For $f(x)=x$, all is well, and both sides of Equation * work out to the same expression,

${\displaystyle \frac{x}{a}}–{\displaystyle \frac{1}{a^2}}$

For $f(x)=x^2$, both sides of Equation * also work out to the same expression,

${\displaystyle \frac{x^2}{a}}–{\displaystyle \frac{2x}{a^2}}+{\displaystyle \frac{2}{a^3}}$

It seems that this ought to work for all powers, and therefore all polynomials. Can you prove this?

Let’s try some different types of function. For $f(x)=\sin x$, again all is well, and both sides of Equation * work out to

${\displaystyle \frac{1}{a^2+1}}(a\sin x–\cos x)$

For $f(x)=\cos x$, both sides of Equation * work out to

${\displaystyle \frac{1}{a^2+1}}(a\cos x+\sin x)$

OK, how about an exponential function, such as $f(x)=e^{bx}$; then provided that $-a<b<a$, both sides of Equation * yield

${\displaystyle \frac{e^{bx}}{a+b}}$

However, for $b=-a$, the right side of Equation * works out to $x{e}^{-ax}$, which is the correct solution of the corresponding differential equation. However, the left side yields the nonsensical

${\displaystyle \frac{e^{-ax}}{a}}(1+1+1+\cdots )$

Similarly, for $b=a$, the right side of Equation * works out to ${\displaystyle \frac{1}{2a}}{e}^{ax}$, which is correct. However, the left side yields the nonsensical

${\displaystyle \frac{e^{ax}}{a}}(1–1+1–1+\cdots )$

And if $b>a$, or $b<-a$, then the infinite series on the left side of Equation * makes no sense (“does not converge”).

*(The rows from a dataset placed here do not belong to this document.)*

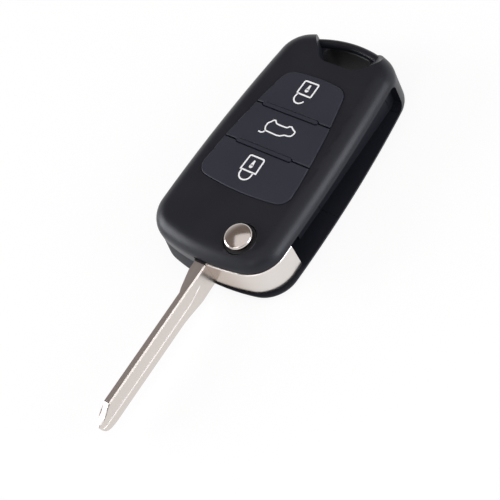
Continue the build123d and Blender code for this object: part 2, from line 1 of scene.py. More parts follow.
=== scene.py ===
"""Looks, light and camera for a flip key remote shell.

The case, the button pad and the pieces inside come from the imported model. This
script makes the blade, the release button and its return spring once more in
finer form, prints the pictograms on the keys and gives every piece its finish.
"""

import logging
import math
from dataclasses import dataclass
from enum import Enum, IntEnum
from typing import ClassVar

import bmesh
import bpy
from bmesh.types import BMEdge, BMFace, BMesh, BMVert
from mathutils import Matrix, Vector


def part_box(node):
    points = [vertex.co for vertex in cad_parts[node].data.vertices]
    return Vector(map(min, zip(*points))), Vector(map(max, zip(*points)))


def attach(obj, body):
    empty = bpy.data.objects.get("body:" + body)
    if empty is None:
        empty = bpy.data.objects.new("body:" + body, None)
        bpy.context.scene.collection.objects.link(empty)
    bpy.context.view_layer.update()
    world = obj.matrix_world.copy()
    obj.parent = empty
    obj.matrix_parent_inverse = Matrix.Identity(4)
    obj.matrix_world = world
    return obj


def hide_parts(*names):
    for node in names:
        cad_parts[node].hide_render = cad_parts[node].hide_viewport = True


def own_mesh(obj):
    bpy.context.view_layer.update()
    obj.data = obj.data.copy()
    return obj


logging.basicConfig(level=logging.INFO, format="%(message)s")
log = logging.getLogger("flip_key")

Point = tuple[float, float]
Point3 = tuple[float, float, float]
Color = tuple[float, float, float]

MM = 0.001
UPWARDS: Point3 = (0.0, 0.0, 1.0)
WHITE: Color = (1.0, 1.0, 1.0)

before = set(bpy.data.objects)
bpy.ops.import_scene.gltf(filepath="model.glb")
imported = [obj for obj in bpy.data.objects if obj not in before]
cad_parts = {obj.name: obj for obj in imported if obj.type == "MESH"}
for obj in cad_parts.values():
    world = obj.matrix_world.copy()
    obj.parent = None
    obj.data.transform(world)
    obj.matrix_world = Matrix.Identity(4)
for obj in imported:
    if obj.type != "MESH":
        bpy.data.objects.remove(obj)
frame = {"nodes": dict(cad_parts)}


class Slot(Enum):
    """Material slots of the record."""

    PAD = "pad_rubber"
    NICKEL = "nickel_silver"
    CHROME = "button_chrome"
    STEEL = "screw_steel"


class Kind(Enum):
    """Kinds of socket on a shared node group."""

    VECTOR = "NodeSocketVector"
    VALUE = "NodeSocketFloat"


class Brushing(Enum):
    """Scale of the brushed lines along X, Y and Z, small the way that they run."""

    ALONG_BLADE = (1.0, 0.03, 1.0)
    UP_THE_BAND = (1.0, 1.0, 0.05)
    EVEN = (1.0, 1.0, 1.0)


class BladeFace(IntEnum):
    """Material slots of the blade, in their order."""

    FLAT = 0
    # Spine and the thin line along the tip's edge: darker nickel, painted shade.
    SPINE = 1
    # Facets of the ground tip: near-white nickel, a painted highlight.
    GROUND = 2
    # Wall of the milled step towards the nose: lighter nickel, a painted highlight along the step
    # line.
    STEP = 3


def rgba(color: Color) -> tuple[float, float, float, float]:
    """Returns the colour as an opaque value for a colour socket."""
    return (*color, 1.0)


@dataclass(frozen=True)
class Graph:
    """Shader nodes of one material, world or group while they are joined."""

    tree: bpy.types.NodeTree

    def add(
        self, kind: str, values: dict[str | int, object] | None = None, **options: object,
    ) -> bpy.types.Node:
        """Adds a shader node.

        Args:
            kind: type of the node, without its prefix.
            values: values of its input sockets, by name or number.
            options: settings of the node itself, which are set first.

        Returns:
            The node.
        """
        node = self.tree.nodes.new(f"ShaderNode{kind}")
        for option, value in options.items():
            setattr(node, option, value)
        for title, value in (values or {}).items():
            node.inputs[title].default_value = value
        return node

    def join(self, *pairs: tuple[bpy.types.NodeSocket, bpy.types.NodeSocket]) -> None:
        """Links sockets.

        Args:
            pairs: an output and the input that it feeds, for each link.
        """
        for source, target in pairs:
            self.tree.links.new(source, target)


class SharedGroup:
    """Shader node group that several finishes place, each with its own values."""

    name: ClassVar[str]
    takes: ClassVar[dict[str, Kind]]
    gives: ClassVar[tuple[str, ...]]

    @classmethod
    def tree(cls) -> bpy.types.NodeTree:
        """Finds the node group, or builds it on the first call.

        Returns:
            The shader node tree, with its named inputs and outputs.
        """
        found = bpy.data.node_groups.get(cls.name)
        if found:
            return found
        group = bpy.data.node_groups.new(cls.name, "ShaderNodeTree")
        for title, kind in cls.takes.items():
            group.interface.new_socket(title, in_out="INPUT", socket_type=kind.value)
        for title in cls.gives:
            group.interface.new_socket(title, in_out="OUTPUT", socket_type=Kind.VALUE.value)
        entry = group.nodes.new("NodeGroupInput")
        leave = group.nodes.new("NodeGroupOutput")
        cls.wire(Graph(group), entry, leave)
        return group

    @classmethod
    def wire(cls, graph: Graph, entry: bpy.types.Node, leave: bpy.types.Node) -> None:
        """Adds the nodes between the group's inputs and its outputs.

        Args:
            graph: nodes of the group.
            entry: node that brings the inputs.
            leave: node that takes the outputs.
        """
        raise NotImplementedError


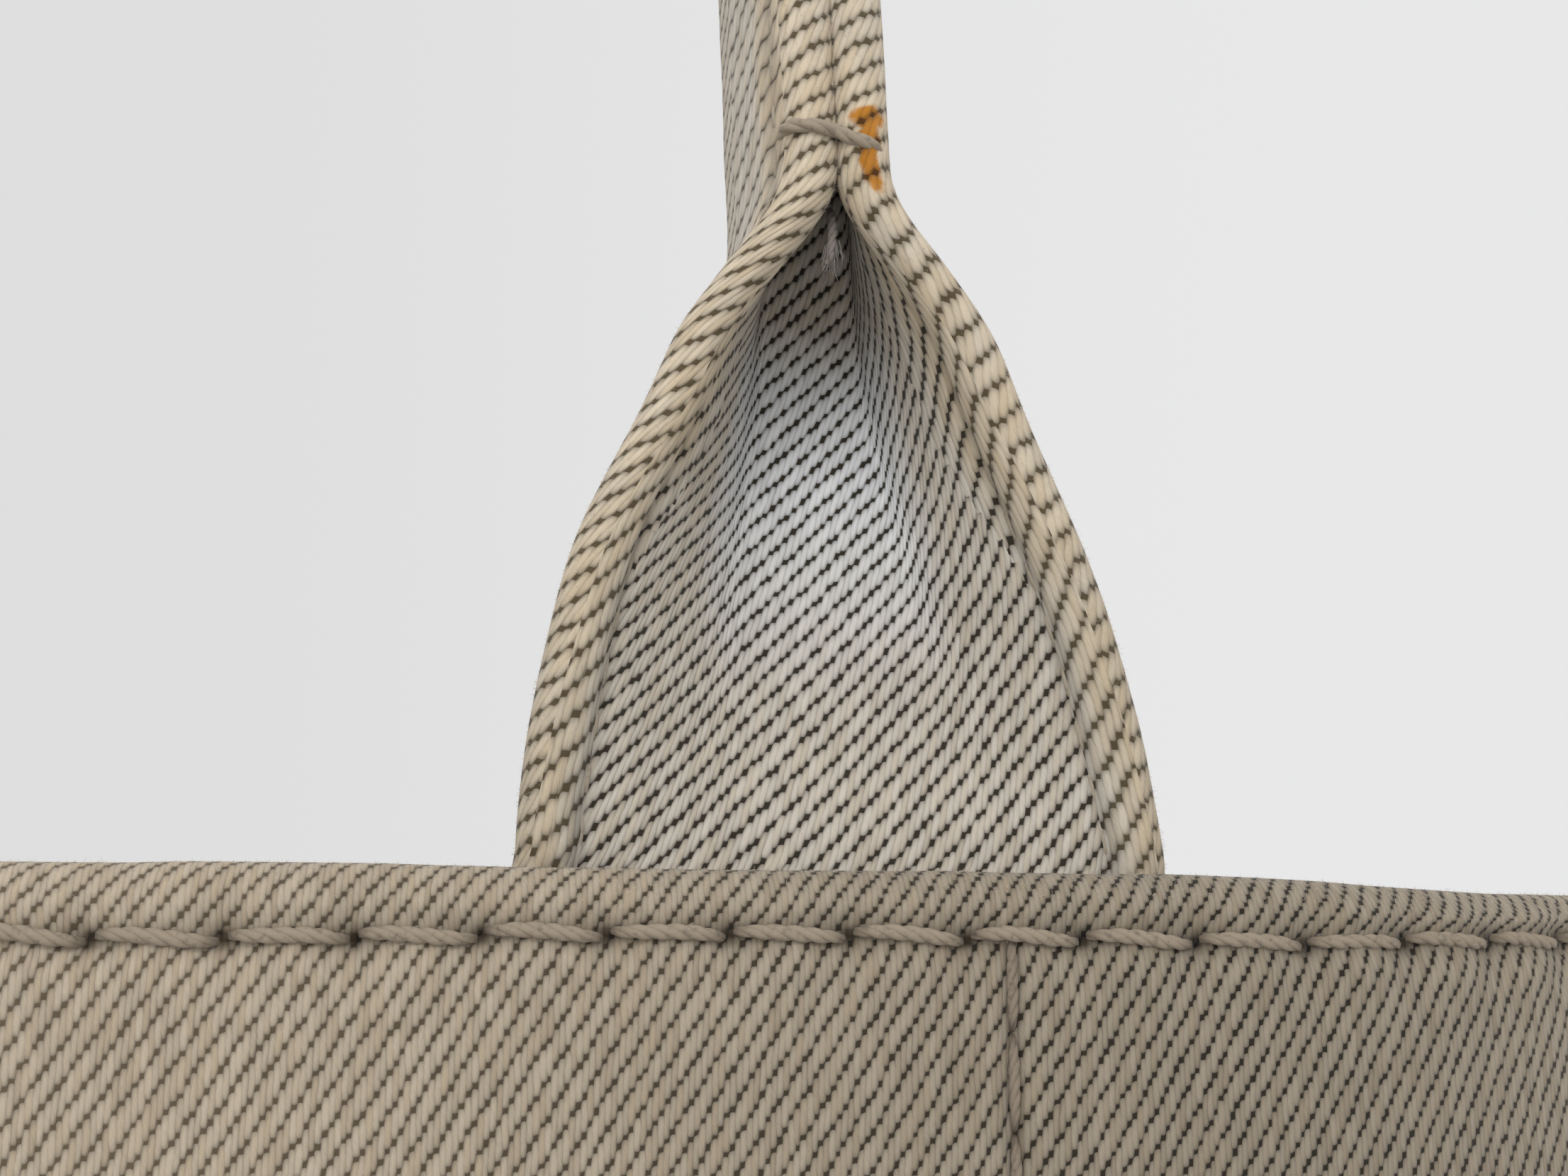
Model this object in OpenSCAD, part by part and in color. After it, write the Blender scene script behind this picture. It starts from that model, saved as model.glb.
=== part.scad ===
// Canvas tool bucket organizer: a stiffened, lined bucket with pockets inside and out and two strap handles.
// The origin is the centre of the underside, +Z is up and the front faces -Y.

/* [Bucket] */
// Width of the flat front and rear panels
panel_w = 140; // [130:1:170]
// Depth from the front face to the rear face
bucket_d = 244; // [225:1:270]
// Radius of the four upright corners
corner_r = 50; // [40:1:60]
// Height of the rim
bucket_h = 300; // [270:1:360]

/* [Wall layers] */
// Thickness of the outer canvas
canvas_t = 1.0; // [0.8:0.1:1.4]
// Thickness of the stiffener sheets
board_t = 1.2; // [0.8:0.1:1.8]
// Thickness of the lining
lining_t = 0.8; // [0.6:0.1:1.2]
// Gap left between two plies
ply_gap = 0.2; // [0.15:0.05:0.3]
// Height of the hem that is turned to the inside
hem_h = 28; // [20:1:36]
// Height of the raw edge folded into the hem
hem_fold = 4.3; // [4:0.1:6]
// Distance of each upright seam from the handle leg beside it
seam_offset = 10.5; // [8:0.5:12]
// Width left free of stiffener at an upright seam
seam_w = 3; // [2:0.5:5]
// Width of the tape over a side seam
tape_w = 16; // [12:1:20]
// Thickness of tapes and bindings
tape_t = 0.8; // [0.6:0.1:1.2]
// Distance from the rim to the top of the seam tapes
tape_drop = 7; // [6:1:14]

/* [Base] */
// Thickness of the base canvas
base_t = 1.2; // [0.8:0.1:2]
// Thickness of the base board
base_board_t = 3; // [2:0.5:5]
// Radius of the piping round the base
piping_r = 2; // [1.5:0.1:2.6]

/* [Outer pockets] */
// How far an outer pocket stands out from the wall
pocket_bulge = 20; // [14:1:24]
// Width of the sewn edge beside each pocket
pocket_flange = 4; // [3:0.5:6]
// Space between the pocket edges and what is beside them
pocket_space = 1; // [0.6:0.2:3]
// Height of the pocket bottoms above the base
pocket_z = 9; // [7:1:20]
// Drop from a hanging handle's tip to the pocket tops
hang_clear = 22; // [10:1:40]
// Height of the binding on a pocket top
binding_h = 11; // [8:1:16]

/* [Inner pockets] */
// How far an inner pocket stands in from the wall
inner_bulge = 18; // [12:1:22]
// Half of the angle that a side inner pocket covers
inner_half_angle = 16; // [12:1:18]
// Drop from the strap ends to the inner pocket tops
inner_drop = 30; // [15:1:60]

/* [Handles] */
// Width of the handle strap laid flat
strap_w = 38; // [34:1:40]
// Thickness of the handle strap
strap_t = 2.4; // [2:0.1:2.8]
// Distance from a strap's edge to the panel's corner
leg_margin = 3; // [2:0.5:6]
// Length of the straight part of each leg
leg_len = 65; // [60:1:80]
// Lean of each leg towards the other
leg_lean = 3; // [0:0.5:6]
// Length over which the strap folds up into a grip
fold_run = 43; // [38:1:50]
// Angle of the folded sides where the grip begins
fold_angle = 107; // [100:1:107]
// Width of each rounded crease
crease_w = 6.5; // [6:0.1:7.5]
// Half width of the flat middle at the strap's root
middle_root = 5; // [4:0.5:6]
// Half width of the flat middle along the grip
middle_grip = 1.5; // [1.4:0.1:2]
// How far a handle swings into the bucket
swing_in = 80; // [60:1:80]
// How far a handle swings out of the bucket
swing_out = 165; // [150:1:165]
// Clearance of a swinging strap from the rim
swing_gap = 0.3; // [0.3:0.1:0.5]
// Length of the strap ends sewn inside the wall
end_len = 60; // [45:1:75]
// Clearance of a strap end below the swinging strap
end_gap = 2.2; // [2:0.1:4]

/* [Hidden] */
$fn = 96;

// Plan of the wall: flat panels front and rear, four corner arcs and two side arcs, all tangent.
half_panel = panel_w / 2;
half_d = bucket_d / 2;
corner_y = half_d - corner_r;
side_r = corner_r + norm([half_panel, corner_y]);
side_angle = atan2(corner_y, half_panel);
reach = 2 * side_r;
corner_steps = 10;
side_steps = 24;
roll_steps = 10;
piping_sides = 10;

// Depths of the plies, measured inwards from the outer face.
board_in = canvas_t + ply_gap;
lining_in = board_in + board_t + ply_gap;
hem_in = lining_in + lining_t + ply_gap;
wall_t = hem_in + canvas_t;
roll_r = wall_t / 2;
axis_y = half_d - roll_r;
axis_z = bucket_h - roll_r;

// Levels of the base.
board_z = base_t + ply_gap;
wall_z = board_z + base_board_t + ply_gap;
floor_z = wall_z + lining_t;
ply_top = bucket_h - hem_fold - ply_gap;

// Places of the handles and seams.
leg_x = half_panel - leg_margin - strap_w / 2;
seam_x = leg_x + seam_offset;
toe_angle = (swing_in + 180 - swing_out) / 2;
toe_r = (roll_r + swing_gap) / cos((swing_in - 180 + swing_out) / 2);
toe_in = toe_r * cos(toe_angle);
toe_up = toe_r * sin(toe_angle);
arch_r = (leg_x - leg_len * sin(leg_lean)) / cos(leg_lean);
arch_z = leg_len * cos(leg_lean) - arch_r * sin(leg_lean);
arch_len = arch_r * (180 - 2 * leg_lean) * PI / 180;
strap_len = 2 * leg_len + arch_len;
grip_half = middle_grip + crease_w * 180 / PI / fold_angle + strap_t / 2;
hang_reach = toe_up + arch_z + arch_r + grip_half;
end_in = wall_t + ply_gap;
end_top = axis_z - toe_in - strap_t - end_gap;

// Places of the pockets.
pocket_top = axis_z - hang_reach - hang_clear;
seat = ply_gap;
front_pocket_x = (half_panel + pocket_space / 2) / 2;
front_pocket_half = (half_panel - 1.5 * pocket_space) / 2;
tape_angle = asin((tape_w / 2 + pocket_space) / side_r);
side_pocket_angle = (side_angle + tape_angle) / 2;
side_pocket_half = (side_angle - tape_angle) / 2;
inner_top = end_top - end_len - inner_drop;
inner_wall = lining_in + lining_t;
inner_angle = side_angle / 2;
inner_panel_half = seam_x + pocket_flange / 2;
inner_z = floor_z + ply_gap;

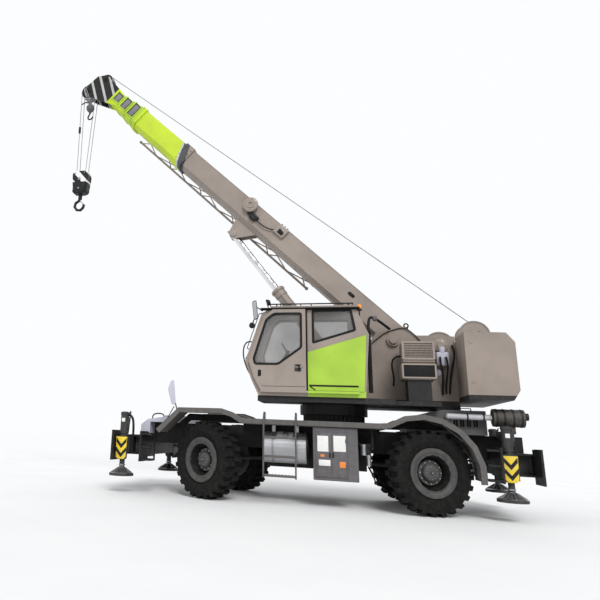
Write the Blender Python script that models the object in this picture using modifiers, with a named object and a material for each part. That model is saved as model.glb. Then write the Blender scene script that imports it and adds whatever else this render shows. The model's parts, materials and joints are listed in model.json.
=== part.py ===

So, the operator equivalence in Equation * is sometimes true, sometimes not. Of course, we have only tried a few functions, and have made no effort to be systematic. Perhaps after further exploration it would be interesting to clarify the conditions for which the proposed equivalence is valid. Give it a try if you’re interested, but it does not look like an easy problem!

(This post first appeared at my other (now deleted) blog, and was transferred to this blog on 22 January 2021.)